Performance Compensation
| Award Type | Grant/Eligibility | Quantity | Vesting | Notes |
|---|---|---|---|---|
| Initial Option Award | Granted on appointment (Oct 22, 2025) | 40,000 | 25% at grant; remaining vests ratably over 36 months (service-based) | Non-statutory option per policy; plan requires ≥FMV exercise price; term ≤10 years (plan general) |
| Annual Option Award | Eligible beginning with 2026 annual meeting | 20,000 | Vests in full on earlier of 1-year from grant or next annual meeting (service-based) | Service-based; not performance-conditioned |
| Change-in-Control/Acceleration | Board may provide full acceleration upon Triggering Event under equity plans (policy-level) | — | — | Policy states potential full acceleration at Board discretion |
Performance metrics: None disclosed for director equity (awards are time-based).

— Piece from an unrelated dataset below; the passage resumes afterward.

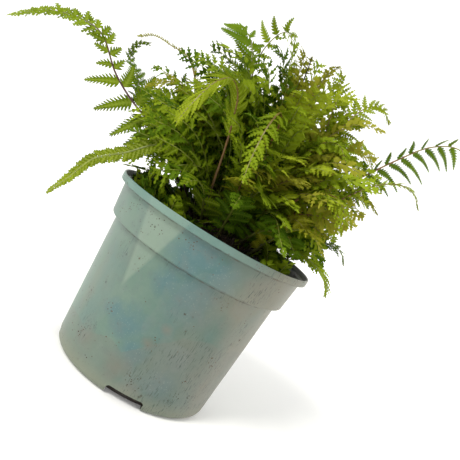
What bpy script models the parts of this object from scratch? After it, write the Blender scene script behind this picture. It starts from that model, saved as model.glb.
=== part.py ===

Other Directorships & Interlocks
| Entity | Relationship | Details |
|---|---|---|
| Ally Bridge MedAlpha Master Fund L.P. | Significant shareholder | Beneficial owner of ~6,058,738 common shares; ~11.26% as of Sep 17, 2025; warrants subject to 9.99% blocker; affiliation via Dr. Alex’s ABG role. |
| Related-party/Item 404(a) | None | Company states Dr. Alex is not party to any transaction requiring disclosure under Item 404(a); no selection arrangements disclosed. |
Compensation attribution: Pursuant to ABG governance policy, Dr. Alex’s PMN director equity and cash compensation are attributed to Ally Bridge MedAlpha Master Fund L.P., not to him personally.
Expertise & Qualifications
- Pharm.D., St. John’s University; licensed pharmacist.
- Deep capital markets and life sciences investment expertise (buy-side and sell-side biotech research).
- Strategic/BD advisory experience from Bionest Partners.
Equity Ownership
| Item | Amount/Status | Notes |
|---|---|---|
| Individual beneficial ownership | Not disclosed | Initial equity awards granted at appointment; attribution to ABG fund per policy. |
| Options outstanding (Initial Award) | 40,000 | 25% vested at grant; remainder monthly over 36 months (service-based). |
| Annual option eligibility | 20,000 (starting 2026 AGM) | Vests fully by 1-year or next AGM (service-based). |
| Shares pledged/hedged | None disclosed | — |
| Ownership guidelines (directors) | Not disclosed | — |
| Significant shareholder linkage | ABG MedAlpha ~11.26% | As of Sep 17, 2025. |
Governance Assessment
-
Positives
- Independent status under Nasdaq; no Item 404(a) related-party transactions disclosed; standard indemnification in place.
- Compensation structure aligned with broad PMN director policy (modest cash, equity time-based options), with clear vesting schedules.
- Significant capital markets and biotech expertise likely to support financing and strategy as PMN approaches 2026 trial readouts.
-
Risks/Watch Items
- Potential perceived conflict: director affiliated with a top shareholder (ABG MedAlpha ~11.26%). Mitigants: independence determination, no Item 404(a) transactions, and compensation attributed to ABG rather than personally; monitor for any future related-party interactions, committee assignments (especially Compensation/Audit), or changes in ABG holdings.
- Committee roles/attendance for Dr. Alex not yet established given the late-2025 appointment; track 2026 proxy for attendance and committee assignments.
-
Shareholder confidence signals
- Special Meeting outcomes (reverse split authority) suggest active shareholder engagement; while not directly related to the director, it frames governance context around listing compliance.